Within a long-time project it is vital to stop at some milestone point and go back through the longer period of time then just one sprint or one iteration, agree?

Well, this is the perfect moment for a milestone retrospective — an opportunity for your team to discuss what you have managed to achieve and what structural issues you still have and need to address.

A LITTLE BIT OF THEORY

In this article I will share my own milestone retrospective case study with exercises as an example. But before we start, let us focus on some features that differ for a milestone retrospective and an interaction retrospective:

  • Considering that the team is going to discuss a long period of time with many events and possible issues — this meeting is to be thoroughly planned and facilitated even more than an iteration retrospective, just because it would be harder to focus on what is really important.
  • Objectives of the meeting are to be specified and shared in advance — again, the team's focus is everything if we want this meeting to be effective.
  • It would be a great idea to invite an external facilitator as it might be complicated for a team member to both lead the discussion and take part in it to the fullest.
  • And the final point, the actual scope of such milestone retrospective: usually it is not some concrete case or problems that raised recently but rather global process issues that need attention.
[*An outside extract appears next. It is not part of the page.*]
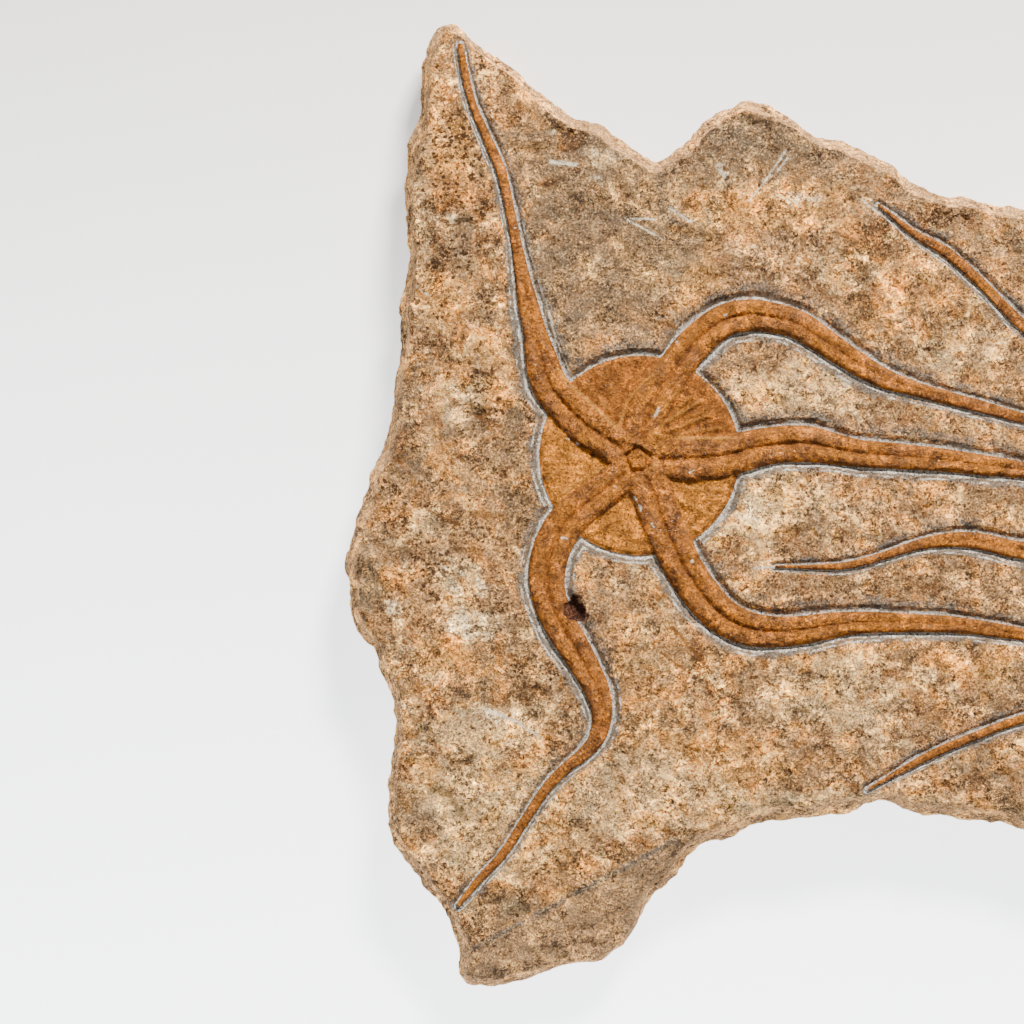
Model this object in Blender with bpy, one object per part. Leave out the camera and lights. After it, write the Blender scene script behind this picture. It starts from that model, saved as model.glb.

Well, this is it with the theory, let us move to the milestone retrospective itself.

A LOT OF PRACTICE

My example refers to the startup project that has been active for 3 month and has already released a usable MVP.

These are the retrospective templates we have chosen for our milestone retrospective (inspired by https://retromat.org/):

  • A modified One word exercise — “Hashtags” to break the ice;
  • Timeline exercise and adopted 3 columns for the main part;
  • A round of admiration for closure.

One word

How to do: I guess some of you are already familiar with this icebreaker game: all the team members are offered to choose one word to define the previous iteration or period discussed.

Our input: We have decided to teen up the retrospective icebreaker a bit and thought of hashtags (the same way as used in TikTok or Instagram) to describe the previous 3 month of our project.

This is how it looked like:

Exercise conducted with the Timbo retrospective tool.
Exercise conducted with the Timbo retrospective tool

Results and insights: We felt it was a nice touch to try thinking as young users of social networks (our project is an app for teenagers), finding a perfect hashtag to define what has happened throughout these 3 months. One suggestion would be to provide an example of real popular hashtags from TikTok or Instagram — this will give you a minute of laughter, for sure.

Timeline and 3 columns

How to do: Timeline exercise is a great way for gathering data — within it team members write down significant events of the previous period and order them chronologically. Different colors might be used as markers to feature good stuff and something that needs improvement.

Having this as a basis, classical 3 columns (What was good/Not so good/Recommendations) might be used to analyze data and work out action points.

Our input: To reduce time, we have prepared the project timeline in advance. On the retro meeting online we discussed all the points from the retrospective board to refresh the past 3 month in memory and moved to 3 columns.

This part has also been updated, as it is a milestone retrospective we wanted to focus on structural, more global project areas for improvement, the following questions were presented to the team:

  • What process improvements are needed for our project?
  • What atmosphere improvements are needed for our project?
  • What product improvements are needed for our project?
Timeline prepared with Miro board.
Timeline prepared with Miro board.
Exercise conducted with the Timbo retrospective tool.
Exercise conducted with the Timbo retrospective tool.

Results and insights: Very nice combination of retrospective ideas — it allows everyone to talk through the issues they felt most about during the project, not just recently and not only in reference to the current sprint problem. Of course, retro questions might differ but the approach of focusing on improvement really worked out for us.

A round of admiration

How to do: Very simple — team members finish the following sentence “What I admire most about you…” for their neighbour to the right.

Our input: As we have an online format right now spinning wheel is a perfect match here, some tools we found for this exercises:

Results and insights: As we focused on improvements within the main part, in closure we decided to focus on something we might be proud about in our team, team members.

I hope that would help with your milestone retrospective!